Our Macs come with dozens of pre-installed fonts. Other apps, like those from Microsoft and Adobe, may install additional fonts. You might even download fonts that are available free or for purchase. Instead of scrolling through the All Fonts collection, you can take advantage of the search bar at the bottom of the Font Panel.
The Action Menu takes you to additional options as well as special characters
The Action Menu
Finally, you’ll notice a little gear pop-up menu button located at the bottom-left corner of the Font Panel. Clicking on this opens the Action Menu, which provides you with a few handy options:
- Add a font/typeface style to your Favorites collection
- Show/Hide a preview of a selected font. The Preview appears at the top of the Font Panel
- The Effects bar can be hidden temporarily
- Set and change color options'
- Bring up a number of pop-up menus allowing easy selection of special characters, such as Emoji – which is now built into OS X Mavericks. When these menus appear, you can drag them away from the Font Panel to create stand-alone panels for easy access.

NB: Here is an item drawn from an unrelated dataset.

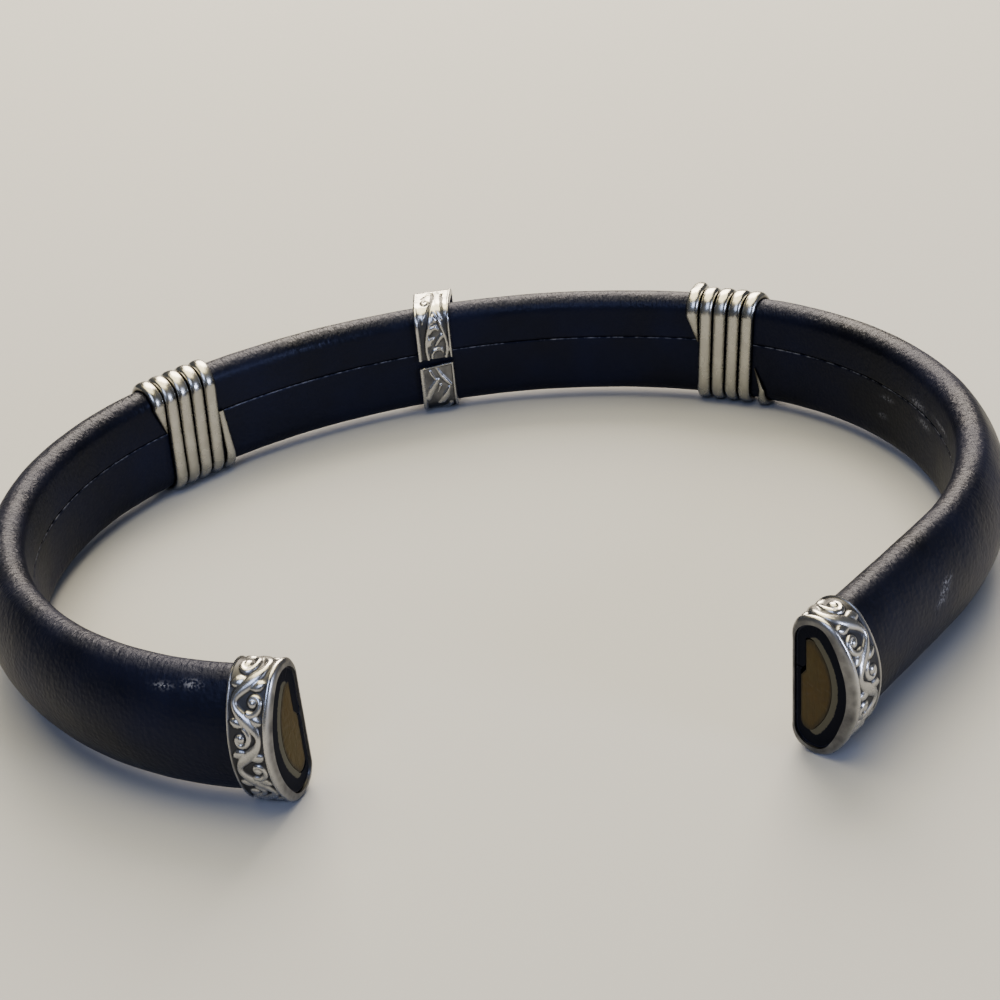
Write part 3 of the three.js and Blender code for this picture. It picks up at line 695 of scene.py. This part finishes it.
along_grid = RING_PLACE - RING_WIDTH / 2 + across_grid + RING_TURN * EDGE_RADIUS
bright_share = np.where(near_edge < 0.09, 1, np.clip((heights - SLEEVE_FLOOR) / tall, 0, 1))
lean = np.full(heights.shape, RING_TURN)
top = np.stack([along_grid, around_grid, heights, lean, bright_share], -1)
foot = np.stack([along_grid, around_grid, np.full(heights.shape, METAL_FOOT), lean, bright_share], -1)
ring = flat_sheet("centre_ring_cast", top, foot, ("lean", "relief"), closed=False)
wrap_round_band(ring, cast_silver, METAL_LIFT, ring_guide)
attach(ring, "root")
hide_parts("centre_ring")

# Wire windings
# Half-round silver wire wound tightly round the band on both sides of the back, flat side in.
# Each winding starts at a point tucked down the inner face and ends in a tail that rises there.
WIRE_WIDTH = 1.06
WIRE_HEIGHT = 0.42
WIRE_LIFT = 0.03
WIRE_GAP = 0.06
WIRE_TURNS = 5
WIRE_HEAD_LENGTH = 2.2
WIRE_HEAD_LEAN = 0.5
WIRE_POINT_SHARE = 0.12
WIRE_STEP = 0.14
WIRE_WAVER = 0.02
THINNING_REACH = 1.2
LOOSE_REACH = 6
LOOSE_SHARE = 0.58
TOP_PLACE = EDGE_RADIUS * math.pi / 2

wire_tree, given = new_tree("half-round wire", (
    ("Laid line", "Geometry"), ("Wire width", "Float"), ("Wire height", "Float"), ("Facets", "Int"),
))
line = add(wire_tree, "GeometryNodeMeshToCurve", {"Mesh": given["Laid line"]})
line = add(wire_tree, "GeometryNodeSetCurveNormal", {"Curve": line.outputs[0]}, mode="Z_UP")
taper = add(wire_tree, "GeometryNodeInputNamedAttribute", {"Name": "taper"}, data_type="FLOAT")
round_line = add(wire_tree, "GeometryNodeCurvePrimitiveCircle",
                 {"Resolution": given["Facets"], "Radius": 1.0}, mode="RADIUS")
round_spot = add(wire_tree, "GeometryNodeInputPosition").outputs[0]
round_place = add(wire_tree, "ShaderNodeSeparateXYZ", {0: round_spot}).outputs
half_width = add(wire_tree, "ShaderNodeMath", {0: given["Wire width"], 1: 0.5}, operation="MULTIPLY")
side = add(wire_tree, "ShaderNodeMath", {0: round_place["X"]}, operation="SIGN")
spread = add(wire_tree, "ShaderNodeMath", {0: round_place["X"]}, operation="ABSOLUTE")
spread = add(wire_tree, "ShaderNodeMath", {0: spread.outputs[0], 1: 0.72}, operation="POWER")
spread = add(wire_tree, "ShaderNodeMath", {0: spread.outputs[0], 1: side.outputs[0]}, operation="MULTIPLY")
wide = add(wire_tree, "ShaderNodeMath", {0: spread.outputs[0], 1: half_width.outputs[0]}, operation="MULTIPLY")
above = add(wire_tree, "ShaderNodeMath", {0: round_place["Y"], 1: 0.0}, operation="MINIMUM")
above = add(wire_tree, "ShaderNodeMath", {0: above.outputs[0]}, operation="ABSOLUTE")
above = add(wire_tree, "ShaderNodeMath", {0: above.outputs[0], 1: 0.95}, operation="POWER")
wire_height = add(wire_tree, "ShaderNodeMath", {0: given["Wire height"], 1: -1.0}, operation="MULTIPLY")
tall_place = add(wire_tree, "ShaderNodeMath", {0: above.outputs[0], 1: wire_height.outputs[0]}, operation="MULTIPLY")
half_round = add(wire_tree, "ShaderNodeCombineXYZ", {"X": wide.outputs[0], "Y": tall_place.outputs[0]})
profile = add(wire_tree, "GeometryNodeSetPosition",
              {"Geometry": round_line.outputs[0], "Position": half_round.outputs[0]})
wire_body = add(wire_tree, "GeometryNodeCurveToMesh", {
    "Curve": line.outputs[0], "Profile Curve": profile.outputs[0], "Scale": taper.outputs["Attribute"],
    "Fill Caps": True,
})
add(wire_tree, "NodeGroupOutput", {0: wire_body.outputs[0]})

# Drawn silver wire, polished by wear on its crown; its lower sides in the narrow gaps are darkened, partly tarnish and
# partly painted shade
drawn_silver, tree, shader = new_material("drawn_silver_wire")
place = place_in_mm(tree)
sheet_place = add(tree, "ShaderNodeAttribute", attribute_name="flat").outputs["Vector"]
level = add(tree, "ShaderNodeSeparateXYZ", {0: sheet_place}).outputs["Z"]
drawn = add(tree, "ShaderNodeMapping", {"Vector": sheet_place, "Scale": (14, 0.5, 14)}).outputs[0]
drawn = noise(tree, drawn, 1.0, 3)
cloud = noise(tree, place, 0.9, 3)
# Painted shade: the lower sides of each turn, down in the gaps and against the leather, darken towards the colour
# below, partly as tarnish
tarnish_and_shade_level = add(tree, "ShaderNodeMath", {0: cloud, 1: -0.12, 2: level}, operation="MULTIPLY_ADD").outputs[0]
clean_and_lit = add(tree, "ShaderNodeMapRange", {"Value": tarnish_and_shade_level, "From Min": -0.06, "From Max": 0.22},
            interpolation_type="SMOOTHSTEP").outputs[0]
silver_tone = blend(tree, cloud, paint("#989896"), paint("#C2C1BC"))
colour = blend(tree, clean_and_lit, paint("#3A3733"), silver_tone)
polish = ramp(tree, cloud, 0.3, 0.7, 0.2, 0.33)
drawn_bump = add(tree, "ShaderNodeBump", {"Height": drawn, "Strength": 0.3, "Distance": 0.00002})
dents = add(tree, "ShaderNodeBump", {
    "Height": cloud, "Strength": 0.22, "Distance": 0.0001, "Normal": drawn_bump.outputs[0],
})
tree.links.new(colour, shader.inputs["Base Color"])
tree.links.new(polish, shader.inputs["Roughness"])
tree.links.new(dents.outputs[0], shader.inputs["Normal"])
shader.inputs["Metallic"].default_value = 1

LAST_FOOT = WIRE_TURNS * GIRTH - INNER_FACE
LAST_TOP = TOP_PLACE + (WIRE_TURNS - 1) * GIRTH
# The last columns: the tail's rise, spread, lean and share of the width left at its tip, and how
# far the first turn stands off the outer side. The right winding's first turn is loose.
for side_name, first_top, tail_rise, tail_spread, tail_lean, tail_tip, loose_rise in (
    ("left", 0.3627 * LEFT_END, 3.5, 0.0, -0.42, 0.5, 0.0),
    ("right", 0.2268 * RIGHT_END, 1.7, 0.4, -0.75, WIRE_POINT_SHARE, 0.42),
):
    tail_end = LAST_FOOT + tail_rise
    laid = np.linspace(-WIRE_HEAD_LENGTH, tail_end, round((tail_end + WIRE_HEAD_LENGTH) / WIRE_STEP))
    head = np.clip(-laid / WIRE_HEAD_LENGTH, 0, 1)
    tail = np.clip((laid - LAST_FOOT) / tail_rise, 0, 1)
    spread = tail_spread * np.clip((laid - LAST_TOP) / (LAST_FOOT - LAST_TOP), 0, 1)
    across = first_top + (WIRE_WIDTH + WIRE_GAP) * (laid - TOP_PLACE) / GIRTH
    across += WIRE_HEAD_LEAN * head + spread + tail_lean * tail + WIRE_WAVER * np.sin(laid * 0.37 + first_top)
    thinning = np.clip((laid - LAST_FOOT + THINNING_REACH) / (tail_rise + THINNING_REACH), 0, 1) ** 0.6
    taper_share = 1 - np.maximum(head * (1 - WIRE_POINT_SHARE), thinning * (1 - tail_tip))
    past_top = np.clip(laid - TOP_PLACE, 0, LOOSE_REACH)
    shoulder = np.clip(past_top / EDGE_RADIUS, 0, 1.2)
    straight_out = LOOSE_SHARE * (EDGE_RADIUS + WIRE_HEIGHT) * (1 / np.cos(shoulder) - 1)
    loose = np.minimum(straight_out, loose_rise) * np.clip((LOOSE_REACH - past_top) / 4, 0, 1)
    wire = new_piece(f"wire_winding_{side_name}", np.c_[across, laid, loose], [])
    wire.data.edges.add(len(laid) - 1)
    wire.data.edges.foreach_set("vertices", np.stack([np.arange(len(laid) - 1), np.arange(1, len(laid))], 1).ravel())
    store(wire, "taper", taper_share)
    run_tree(wire, wire_tree, wire_width=WIRE_WIDTH, wire_height=WIRE_HEIGHT, facets=28)
    wrap_round_band(wire, drawn_silver, WIRE_LIFT)
    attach(wire, "root")
    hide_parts(f"wire_wrap_{side_name}")

for guide in (path_guide, section_guide, ring_guide):
    bpy.data.objects.remove(guide)

# Floor, light and camera
# Matt pale paper under the cuff, a broad soft light behind it, low enough to gleam along the top
# edge, a softer one above, two weak cool ones in front, and the camera where the photograph has it.
floor = new_piece("floor", [(-2, -2, 0), (2, -2, 0), (2, 2, 0), (-2, 2, 0)], [(0, 1, 2, 3)])
matt_paper, tree, shader = new_material("matt_pale_paper")
shader.inputs["Base Color"].default_value = paint("#A2A4A9")
shader.inputs["Roughness"].default_value = 0.9
shader.inputs["Specular IOR Level"].default_value = 0.1
floor.data.materials.append(matt_paper)

for name, spot, size, power, tone in (
    ("back_light", (0.05, 0.34, 0.30), 0.34, 3.8, "#FFF0D8"),
    ("top_light", (-0.02, 0.06, 0.42), 0.46, 2.8, "#FFF0C4"),
    ("front_light", (-0.16, -0.42, 0.38), 0.26, 1.0, "#C8D8FF"),
    ("side_light", (0.34, -0.26, 0.12), 0.12, 0.7, "#D8E2FF"),
):
    light = bpy.data.lights.new(name, "AREA")
    light.size = size
    light.energy = power
    light.color = paint(tone)[:3]
    lamp = bpy.data.objects.new(name, light)
    lamp.matrix_world = Matrix.Translation(spot) @ (-Vector(spot)).to_track_quat("-Z", "Y").to_matrix().to_4x4()
    bpy.context.collection.objects.link(lamp)

world = bpy.data.worlds.new("studio")
world.use_nodes = True
world.node_tree.nodes["Background"].inputs["Color"].default_value = paint("#C9CDD4")
world.node_tree.nodes["Background"].inputs["Strength"].default_value = 0.2
bpy.context.scene.world = world
bpy.context.scene.view_settings.look = "AgX - Medium High Contrast"

CAMERA_TURN, CAMERA_RISE, CAMERA_ROLL = (math.radians(angle) for angle in (-1.955, 29.644, -5.622))
CAMERA_TARGET = Vector((0.356, 0.400, 3.979)) * 0.001
CAMERA_DISTANCE = 0.11127
backward = Vector((math.sin(CAMERA_TURN) * math.cos(CAMERA_RISE), -math.cos(CAMERA_TURN) * math.cos(CAMERA_RISE),
                   math.sin(CAMERA_RISE)))
level_right = Vector((math.cos(CAMERA_TURN), math.sin(CAMERA_TURN), 0))
level_up = backward.cross(level_right)
right = math.cos(CAMERA_ROLL) * level_right + math.sin(CAMERA_ROLL) * level_up
upward = backward.cross(right)
camera_data = bpy.data.cameras.new("camera")
camera_data.sensor_width = 36
camera_data.lens = 60.796
camera_data.clip_start = 0.005
camera = bpy.data.objects.new("camera", camera_data)
camera_turn = Matrix((right, upward, backward)).transposed().to_4x4()
camera.matrix_world = Matrix.Translation(CAMERA_TARGET + backward * CAMERA_DISTANCE) @ camera_turn
bpy.context.collection.objects.link(camera)
bpy.context.scene.camera = camera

- Advanced typography and font size editing
- Direct access to the aforementioned Font Book Utility– the Font Panel’s grand-daddy – where you can perform more detailed font management, including font installation and removal, font disabling, font troubleshooting and validation. You can also experiment with some really nice font preview options in Font Book.
One final tip for you: iWork apps, as well as many others, will allow you to add a Font Panel quick-access button to the Toolbar located at the top of document or application windows. In Pages, for example, go to View > Customize Toolbar. In the tool selection panel that drops down, locate the Fonts tool and drag it up to your toolbar, then click Done. This means no more time wasted pulling open a menu and sub-menu to get to the Font Panel.
In conclusion, I’ve shown you yet another example of some of the built-in hidden tools and features that many are apt to ignore in OS X. If you like using a number of fonts and styles and tend to switch around between them often, try using the Font Panel (and Font Book) to help you with your text processing workflow.